Asp Viper

Vipera aspis balcanicaBuresch et Zonkov, 1934

Order Squamata

Family Viperidae

Conservation status: in Bulgaria: Extinct EX. International: BeC-III.

General distribution. From Northeastern Spain in the east to the border between Italy and Slovenia; in the north the area includes France (without the northern quarter), the westernmost part of Southern Germany (it is probably already extinct there), Western Switzerland, in the south – the whole of continental Italy and Sicily. Four individuals are known collected at the end of the 19th and the beginning of the 20th century in the Balkan peninsula, far from the area described: one from Saraevo in Bosnia, a second one near Ripan in Serbia and another two from Bulgaria [1].

Distribution and abundance in Bulgaria. From the territory of the country only two individuals are known: one large female, collected on 20 July 1933 near the village of Nadezhden, Harmanli region, and another one, male, collected earlier, but without a registered locality and a date of finding. It was probably found in the mountainous regions of the country [2]. There are no data of the numbers of the species in the past. It is supposed that the four Balkan individuals are last remains of a larger distribution of the species in the past that was later ousted by the nose-horned viper (Vipera ammodytes) [2]. The Harmanli specimen is the type individual of the subspecies Vipera aspis balcanica Buresch et Zonkov, 1934.
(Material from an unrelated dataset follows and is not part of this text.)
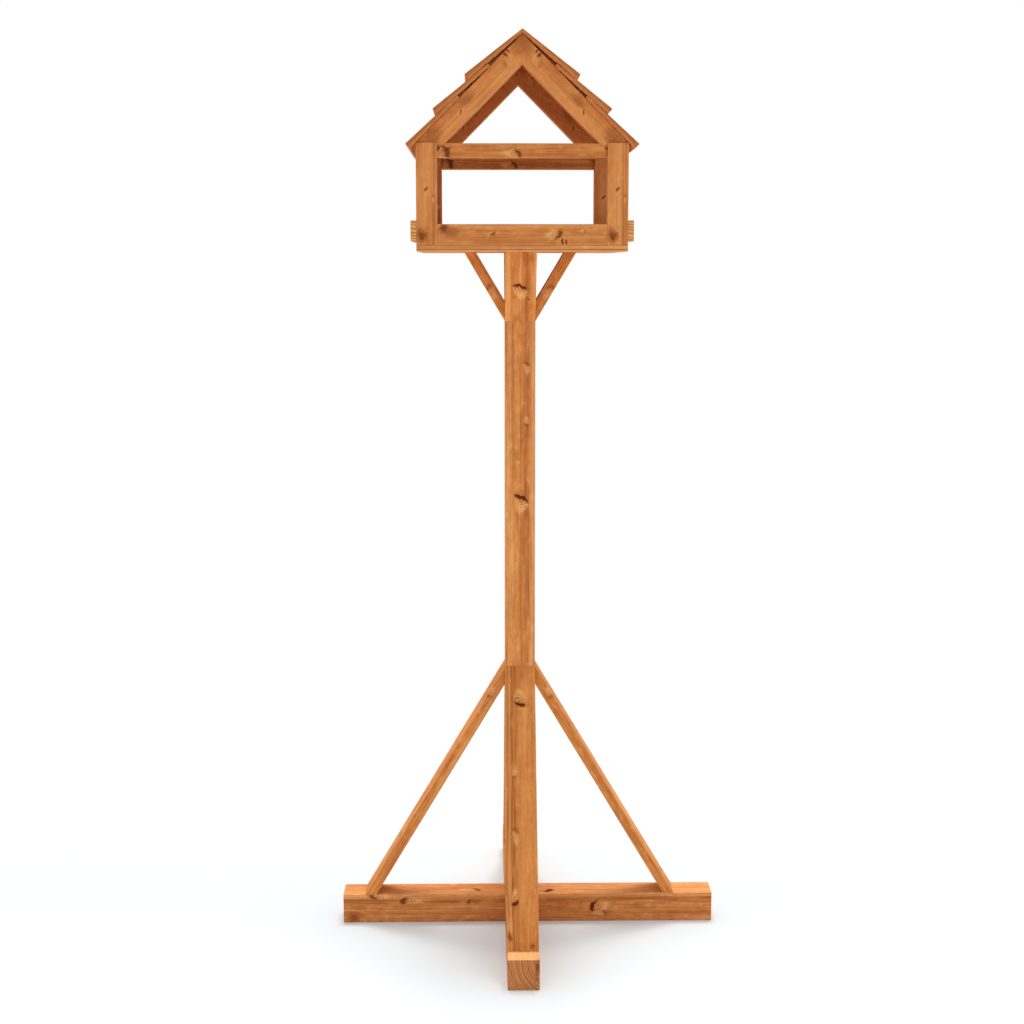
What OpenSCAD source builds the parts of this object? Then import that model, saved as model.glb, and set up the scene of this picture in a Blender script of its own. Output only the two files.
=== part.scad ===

Habitats. In the main part of the area: mainly sunny, rocky and stony places. In the Pyrenees it has been found at altitudes of up to 2 900 m, and in the Alps at altitudes of up to 3000 m [3].

Biology. It gives birth to from 4 to 8 young. It feeds on small mammals, lizards, etc. Found in the stomach of the Bulgarian male individual with an unknown location was a swallowed rodent: an underground vole whose distribution in Bulgaria is mainly in the mountains [2].

Similar species. It resembles the common viper (Vipera berus) but differs from it by the upward tilted edge of the muzzle; in the viper, the flat upper surface of the head is without an upward tilted edge.

Negative factors. Unknown. Probably, the reasons for the disappearance of the species from the Balkan peninsula are not of an anthropogenic nature.

Conservation measures. In Bulgaria – none. Included in the Bulgarian Red Data Book, 1985, in category EX.

References. 1. Buresch & Zonkow, 1934; 2. Buresch & Beschkov, 1965; 3. Saint Girons, 1997.